%%

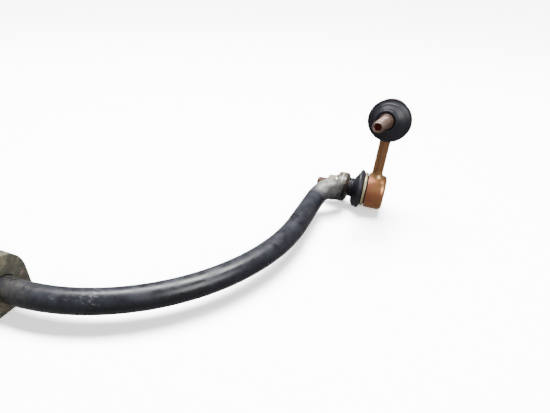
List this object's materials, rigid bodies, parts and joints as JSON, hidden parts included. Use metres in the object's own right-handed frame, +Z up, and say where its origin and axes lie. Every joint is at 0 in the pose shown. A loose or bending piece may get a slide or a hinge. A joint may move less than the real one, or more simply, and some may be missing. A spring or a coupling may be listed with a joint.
{
  "type": "sway bar",
  "caption": "Vehicle sway bar with split rubber bushings and a right-angle ball-jointed end link bolted to the flattened eye of each arm",
  "frame": {"origin": "on the ground plane, midway between the two ends and between front and back", "axes": "+X along the bar's straight middle, +Y from the straight middle towards the arms' eyes, +Z up from the bushings' flat bases"},
  "size_m": [1.0798, 0.2715, 0.1124],
  "materials": {
    "bar_paint": "worn satin black paint with dust and drips",
    "bushing_rubber": "dirty matt rubber",
    "housing_zinc": "iridescent yellow zinc, rusting",
    "rod_zinc": "iridescent yellow zinc, rusting",
    "cap_zinc": "iridescent yellow zinc",
    "seat_plastic": "natural acetal",
    "stud_steel": "rusty plated steel",
    "nut_zinc": "pale zinc plate",
    "boot_rubber": "black rubber with a soft sheen",
    "boot_ring_zinc": "pale yellow zinc",
    "neck_ring_steel": "blackened spring steel"
  },
  "bodies": {
    "bar": {"sway_bar": "bar_paint", "right_lower_ball_stud": "stud_steel", "right_stud_nut": "nut_zinc", "left_lower_ball_stud": "stud_steel", "left_stud_nut": "nut_zinc"},
    "right_bushing": {"right_bushing": "bushing_rubber"},
    "right_lower_neck_ring": {"right_lower_neck_ring": "neck_ring_steel"},
    "right_lower_boot": {"right_lower_boot": "boot_rubber"},
    "right_link": {"right_link_rod": "rod_zinc", "right_lower_housing": "housing_zinc", "right_lower_end_cap": "cap_zinc", "right_lower_ball_seat": "seat_plastic", "right_lower_boot_ring": "boot_ring_zinc", "right_upper_housing": "housing_zinc", "right_upper_end_cap": "cap_zinc", "right_upper_ball_seat": "seat_plastic", "right_upper_boot_ring": "boot_ring_zinc"},
    "right_upper_boot": {"right_upper_boot": "boot_rubber"},
    "right_upper_neck_ring": {"right_upper_neck_ring": "neck_ring_steel"},
    "right_upper_stud": {"right_upper_ball_stud": "stud_steel"},
    "left_bushing": {"left_bushing": "bushing_rubber"},
    "left_lower_neck_ring": {"left_lower_neck_ring": "neck_ring_steel"},
    "left_lower_boot": {"left_lower_boot": "boot_rubber"},
    "left_link": {"left_link_rod": "rod_zinc", "left_lower_housing": "housing_zinc", "left_lower_end_cap": "cap_zinc", "left_lower_ball_seat": "seat_plastic", "left_lower_boot_ring": "boot_ring_zinc", "left_upper_housing": "housing_zinc", "left_upper_end_cap": "cap_zinc", "left_upper_ball_seat": "seat_plastic", "left_upper_boot_ring": "boot_ring_zinc"},
    "left_upper_boot": {"left_upper_boot": "boot_rubber"},
    "left_upper_neck_ring": {"left_upper_neck_ring": "neck_ring_steel"},
    "left_upper_stud": {"left_upper_ball_stud": "stud_steel"}
  },
  "joints": [
    {"name": "right_bushing_turn", "type": "hinge", "parent": "bar", "child": "right_bushing", "pos_m": [0.284, -0.1163, 0.0196], "axis": [1, 0, 0], "range_deg": [-30, 30]},
    {"name": "right_link_swing", "type": "hinge", "parent": "bar", "child": "right_lower_neck_ring", "pos_m": [0.5154, 0.1167, 0.0196], "axis": [1, 0, 0], "range_deg": [-55, 65]},
    {"name": "right_link_yaw", "type": "hinge", "parent": "right_lower_neck_ring", "child": "right_lower_boot", "pos_m": [0.5154, 0.1167, 0.0196], "axis": [0, 0.0872, 0.9962], "range_deg": [-23, 13], "deforming": ["right_lower_boot"]},
    {"name": "right_link_lean", "type": "hinge", "parent": "right_lower_boot", "child": "right_link", "pos_m": [0.5154, 0.1167, 0.0196], "axis": [-0.0872, 0.9924, -0.0868], "range_deg": [-22, 14]},
    {"name": "right_stud_yaw", "type": "hinge", "parent": "right_link", "child": "right_upper_boot", "pos_m": [0.52047, 0.12349, 0.09211], "axis": [0.0695, 0.093, 0.9932], "range_deg": [-8, 28], "deforming": ["right_upper_boot"]},
    {"name": "right_stud_pitch", "type": "hinge", "parent": "right_upper_boot", "child": "right_upper_neck_ring", "pos_m": [0.52047, 0.12349, 0.09211], "axis": [0.9938, -0.093, -0.0608], "range_deg": [-14.5, 21.5]},
    {"name": "right_stud_spin", "type": "hinge", "parent": "right_upper_neck_ring", "child": "right_upper_stud", "pos_m": [0.52047, 0.12349, 0.09211], "axis": [-0.0823, -0.9838, 0.1593], "continuous": true},
    {"name": "left_bushing_turn", "type": "hinge", "parent": "bar", "child": "left_bushing", "pos_m": [-0.284, -0.1163, 0.0196], "axis": [1, 0, 0], "range_deg": [-30, 30]},
    {"name": "left_link_swing", "type": "hinge", "parent": "bar", "child": "left_lower_neck_ring", "pos_m": [-0.5154, 0.1167, 0.0196], "axis": [1, 0, 0], "range_deg": [-55, 65]},
    {"name": "left_link_yaw", "type": "hinge", "parent": "left_lower_neck_ring", "child": "left_lower_boot", "pos_m": [-0.5154, 0.1167, 0.0196], "axis": [0, -0.0872, -0.9962], "range_deg": [-23, 13], "deforming": ["left_lower_boot"]},
    {"name": "left_link_lean", "type": "hinge", "parent": "left_lower_boot", "child": "left_link", "pos_m": [-0.5154, 0.1167, 0.0196], "axis": [-0.0872, -0.9924, 0.0868], "range_deg": [-22, 14]},
    {"name": "left_stud_yaw", "type": "hinge", "parent": "left_link", "child": "left_upper_boot", "pos_m": [-0.52047, 0.12349, 0.09211], "axis": [0.0695, -0.093, -0.9932], "range_deg": [-8, 28], "deforming": ["left_upper_boot"]},
    {"name": "left_stud_pitch", "type": "hinge", "parent": "left_upper_boot", "child": "left_upper_neck_ring", "pos_m": [-0.52047, 0.12349, 0.09211], "axis": [0.9938, 0.093, 0.0608], "range_deg": [-14.5, 21.5]},
    {"name": "left_stud_spin", "type": "hinge", "parent": "left_upper_neck_ring", "child": "left_upper_stud", "pos_m": [-0.52047, 0.12349, 0.09211], "axis": [-0.0823, 0.9838, -0.1593], "continuous": true}
  ]
}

%%

- YOUR INSTRUCTIONS -
Reproduce the full listing word for word.

- THE OUTPUT -
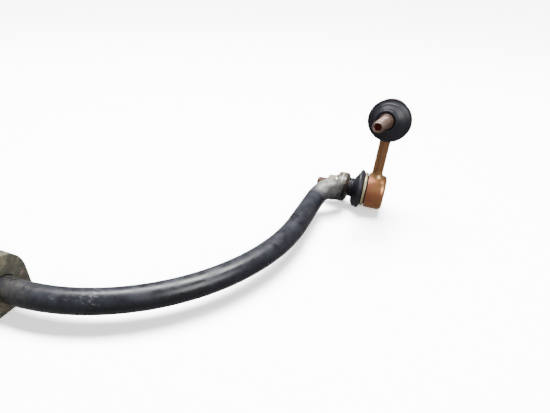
List this object's materials, rigid bodies, parts and joints as JSON, hidden parts included. Use metres in the object's own right-handed frame, +Z up, and say where its origin and axes lie. Every joint is at 0 in the pose shown. A loose or bending piece may get a slide or a hinge. A joint may move less than the real one, or more simply, and some may be missing. A spring or a coupling may be listed with a joint.
{
  "type": "sway bar",
  "caption": "Vehicle sway bar with split rubber bushings and a right-angle ball-jointed end link bolted to the flattened eye of each arm",
  "frame": {"origin": "on the ground plane, midway between the two ends and between front and back", "axes": "+X along the bar's straight middle, +Y from the straight middle towards the arms' eyes, +Z up from the bushings' flat bases"},
  "size_m": [1.0798, 0.2715, 0.1124],
  "materials": {
    "bar_paint": "worn satin black paint with dust and drips",
    "bushing_rubber": "dirty matt rubber",
    "housing_zinc": "iridescent yellow zinc, rusting",
    "rod_zinc": "iridescent yellow zinc, rusting",
    "cap_zinc": "iridescent yellow zinc",
    "seat_plastic": "natural acetal",
    "stud_steel": "rusty plated steel",
    "nut_zinc": "pale zinc plate",
    "boot_rubber": "black rubber with a soft sheen",
    "boot_ring_zinc": "pale yellow zinc",
    "neck_ring_steel": "blackened spring steel"
  },
  "bodies": {
    "bar": {"sway_bar": "bar_paint", "right_lower_ball_stud": "stud_steel", "right_stud_nut": "nut_zinc", "left_lower_ball_stud": "stud_steel", "left_stud_nut": "nut_zinc"},
    "right_bushing": {"right_bushing": "bushing_rubber"},
    "right_lower_neck_ring": {"right_lower_neck_ring": "neck_ring_steel"},
    "right_lower_boot": {"right_lower_boot": "boot_rubber"},
    "right_link": {"right_link_rod": "rod_zinc", "right_lower_housing": "housing_zinc", "right_lower_end_cap": "cap_zinc", "right_lower_ball_seat": "seat_plastic", "right_lower_boot_ring": "boot_ring_zinc", "right_upper_housing": "housing_zinc", "right_upper_end_cap": "cap_zinc", "right_upper_ball_seat": "seat_plastic", "right_upper_boot_ring": "boot_ring_zinc"},
    "right_upper_boot": {"right_upper_boot": "boot_rubber"},
    "right_upper_neck_ring": {"right_upper_neck_ring": "neck_ring_steel"},
    "right_upper_stud": {"right_upper_ball_stud": "stud_steel"},
    "left_bushing": {"left_bushing": "bushing_rubber"},
    "left_lower_neck_ring": {"left_lower_neck_ring": "neck_ring_steel"},
    "left_lower_boot": {"left_lower_boot": "boot_rubber"},
    "left_link": {"left_link_rod": "rod_zinc", "left_lower_housing": "housing_zinc", "left_lower_end_cap": "cap_zinc", "left_lower_ball_seat": "seat_plastic", "left_lower_boot_ring": "boot_ring_zinc", "left_upper_housing": "housing_zinc", "left_upper_end_cap": "cap_zinc", "left_upper_ball_seat": "seat_plastic", "left_upper_boot_ring": "boot_ring_zinc"},
    "left_upper_boot": {"left_upper_boot": "boot_rubber"},
    "left_upper_neck_ring": {"left_upper_neck_ring": "neck_ring_steel"},
    "left_upper_stud": {"left_upper_ball_stud": "stud_steel"}
  },
  "joints": [
    {"name": "right_bushing_turn", "type": "hinge", "parent": "bar", "child": "right_bushing", "pos_m": [0.284, -0.1163, 0.0196], "axis": [1, 0, 0], "range_deg": [-30, 30]},
    {"name": "right_link_swing", "type": "hinge", "parent": "bar", "child": "right_lower_neck_ring", "pos_m": [0.5154, 0.1167, 0.0196], "axis": [1, 0, 0], "range_deg": [-55, 65]},
    {"name": "right_link_yaw", "type": "hinge", "parent": "right_lower_neck_ring", "child": "right_lower_boot", "pos_m": [0.5154, 0.1167, 0.0196], "axis": [0, 0.0872, 0.9962], "range_deg": [-23, 13], "deforming": ["right_lower_boot"]},
    {"name": "right_link_lean", "type": "hinge", "parent": "right_lower_boot", "child": "right_link", "pos_m": [0.5154, 0.1167, 0.0196], "axis": [-0.0872, 0.9924, -0.0868], "range_deg": [-22, 14]},
    {"name": "right_stud_yaw", "type": "hinge", "parent": "right_link", "child": "right_upper_boot", "pos_m": [0.52047, 0.12349, 0.09211], "axis": [0.0695, 0.093, 0.9932], "range_deg": [-8, 28], "deforming": ["right_upper_boot"]},
    {"name": "right_stud_pitch", "type": "hinge", "parent": "right_upper_boot", "child": "right_upper_neck_ring", "pos_m": [0.52047, 0.12349, 0.09211], "axis": [0.9938, -0.093, -0.0608], "range_deg": [-14.5, 21.5]},
    {"name": "right_stud_spin", "type": "hinge", "parent": "right_upper_neck_ring", "child": "right_upper_stud", "pos_m": [0.52047, 0.12349, 0.09211], "axis": [-0.0823, -0.9838, 0.1593], "continuous": true},
    {"name": "left_bushing_turn", "type": "hinge", "parent": "bar", "child": "left_bushing", "pos_m": [-0.284, -0.1163, 0.0196], "axis": [1, 0, 0], "range_deg": [-30, 30]},
    {"name": "left_link_swing", "type": "hinge", "parent": "bar", "child": "left_lower_neck_ring", "pos_m": [-0.5154, 0.1167, 0.0196], "axis": [1, 0, 0], "range_deg": [-55, 65]},
    {"name": "left_link_yaw", "type": "hinge", "parent": "left_lower_neck_ring", "child": "left_lower_boot", "pos_m": [-0.5154, 0.1167, 0.0196], "axis": [0, -0.0872, -0.9962], "range_deg": [-23, 13], "deforming": ["left_lower_boot"]},
    {"name": "left_link_lean", "type": "hinge", "parent": "left_lower_boot", "child": "left_link", "pos_m": [-0.5154, 0.1167, 0.0196], "axis": [-0.0872, -0.9924, 0.0868], "range_deg": [-22, 14]},
    {"name": "left_stud_yaw", "type": "hinge", "parent": "left_link", "child": "left_upper_boot", "pos_m": [-0.52047, 0.12349, 0.09211], "axis": [0.0695, -0.093, -0.9932], "range_deg": [-8, 28], "deforming": ["left_upper_boot"]},
    {"name": "left_stud_pitch", "type": "hinge", "parent": "left_upper_boot", "child": "left_upper_neck_ring", "pos_m": [-0.52047, 0.12349, 0.09211], "axis": [0.9938, 0.093, 0.0608], "range_deg": [-14.5, 21.5]},
    {"name": "left_stud_spin", "type": "hinge", "parent": "left_upper_neck_ring", "child": "left_upper_stud", "pos_m": [-0.52047, 0.12349, 0.09211], "axis": [-0.0823, 0.9838, -0.1593], "continuous": true}
  ]
}